Volume 7, No. 4 • Winter 1992

Reflections on Patient Safety

Mary R. Locke, CRNA

To the Editor

One of the big factors affecting patient safety today is the problem of the substance-abuser being allowed to continue to administer anesthetics and to be responsible for patients’ lives. I have been at institutions (hospitals) in my career, where I had become aware that the CRNA was abusing drugs while administering a general anesthetic. Needless to say, the rest of the staff learned what happened and the person, usually a repeater, would be sent off to the rehab place on a little six week vacation, and then returned to the fold. In discussing this situation with peers, most of us felt we would not even let these CRNAS put us to sleep, let alone anyone we loved. You are always aware of your drugs, too, when these people relieve you (that is if you feel comfortable enough to let them). With the repeat abusers also signing your charts, they may involve you in any liability on their parts also. I believe substance abusers in the medical field, who have been in a high position of trust and who have accessibility to narcotics, etc., should go to 0 just like we insist our common folk do after being caught in possession of marijuana or cocaine. I also believe that part of the anesthesia consent should be to inform the patient that the CRNA and/or anesthesiologist was a former substance abuser.

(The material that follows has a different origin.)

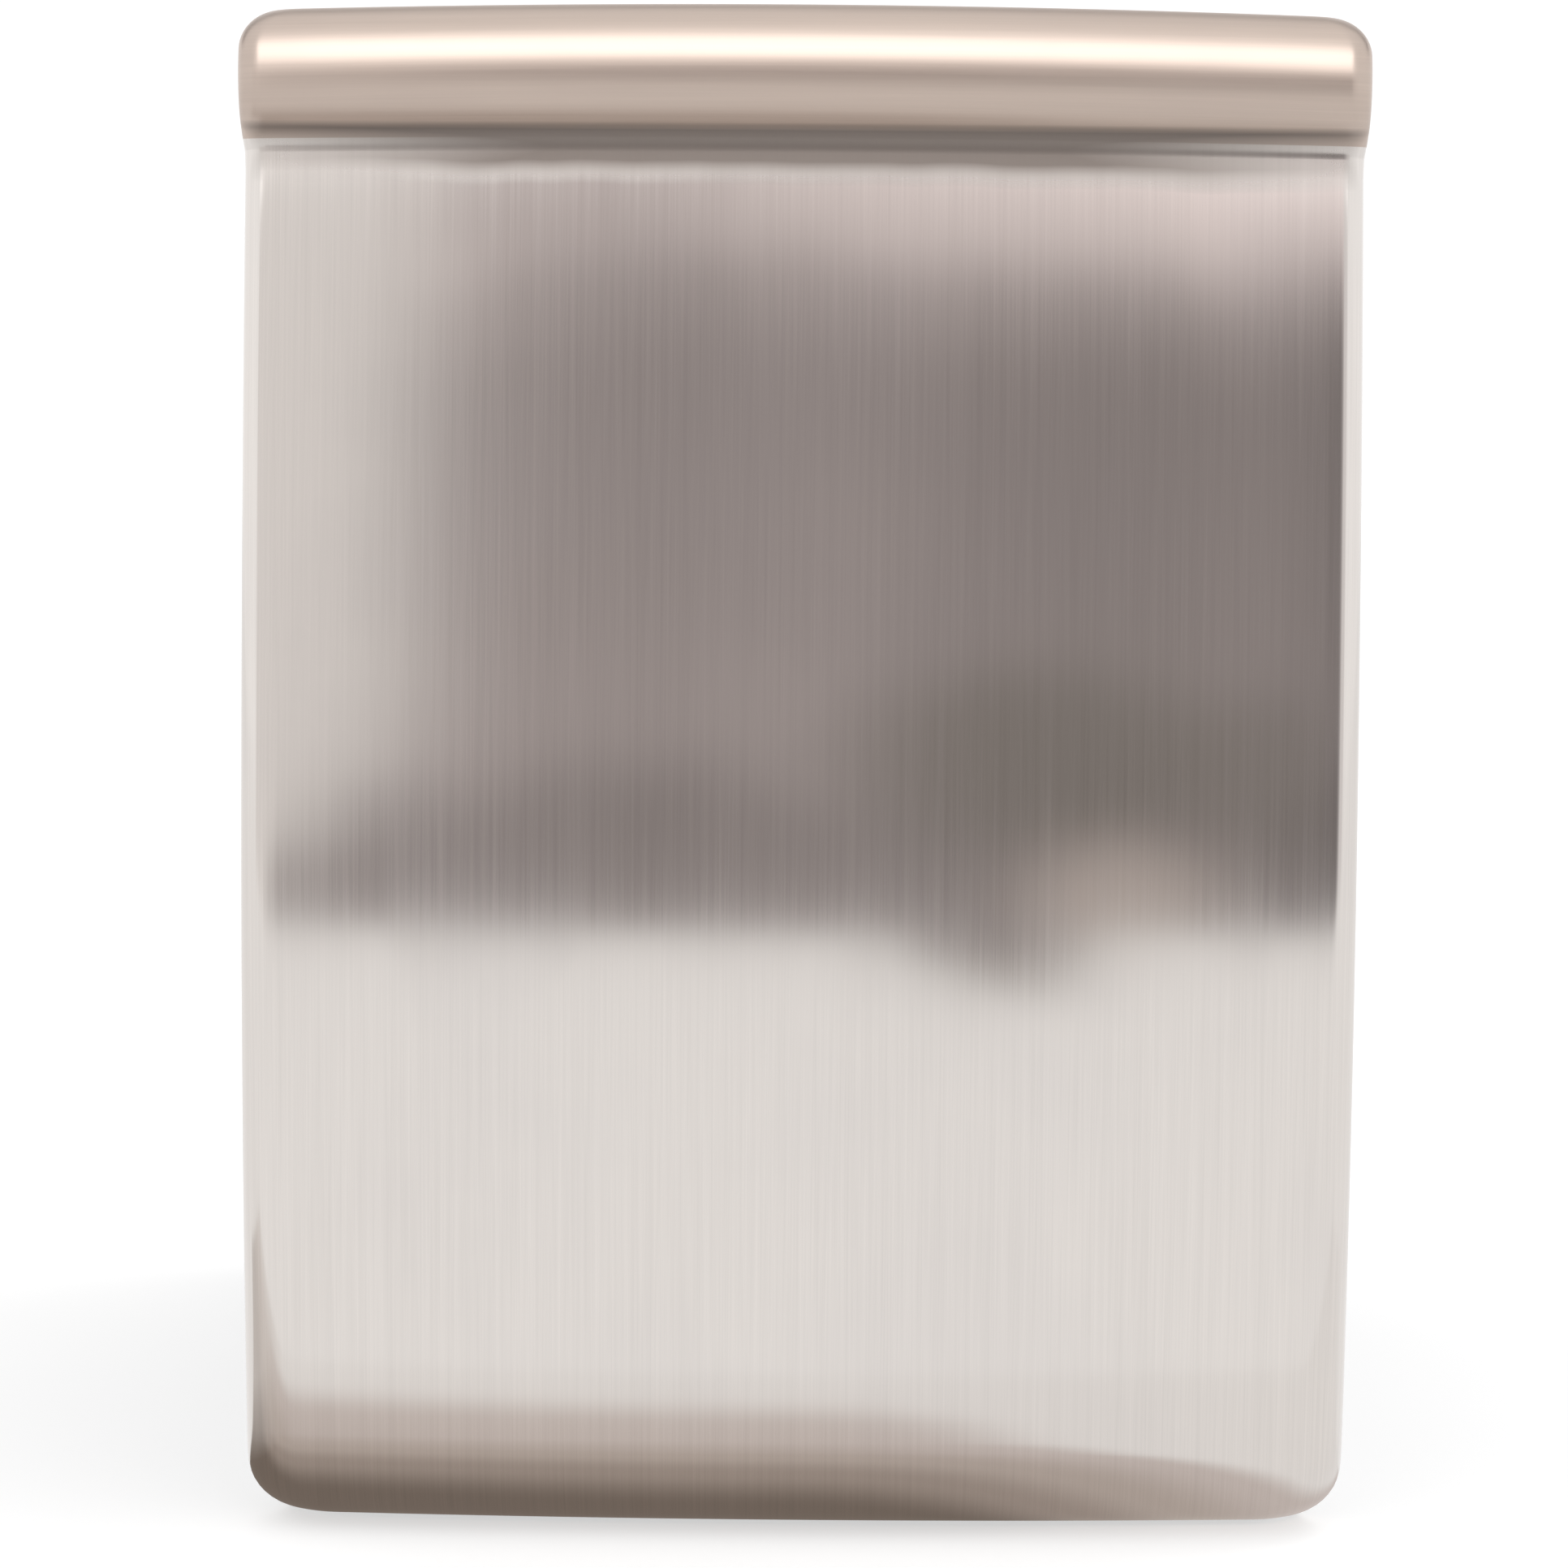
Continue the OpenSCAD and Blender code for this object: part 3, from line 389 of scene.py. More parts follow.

Another situation that I feel needs looking into is the preparation of the patient for colonoscopy and gastroscopy. In many hospitals these days, the patients are given sedation during these procedures, having IV’s started, and being monitored for BP, HR, and oxygen saturation. Yet, these patients who are done as outpatients have no lab work, EKG, or chest film. Not all of these patients are classified ASA 1. The risk is that patients come in who are in poor health and former CABG patients with no labs or EKGs. I feel more needs to be done to address that issue. These procedures are indeed stressful to these patients and proper lab work and at least an EKG would serve as a beneficial guideline to prepare for anything unforeseen happening.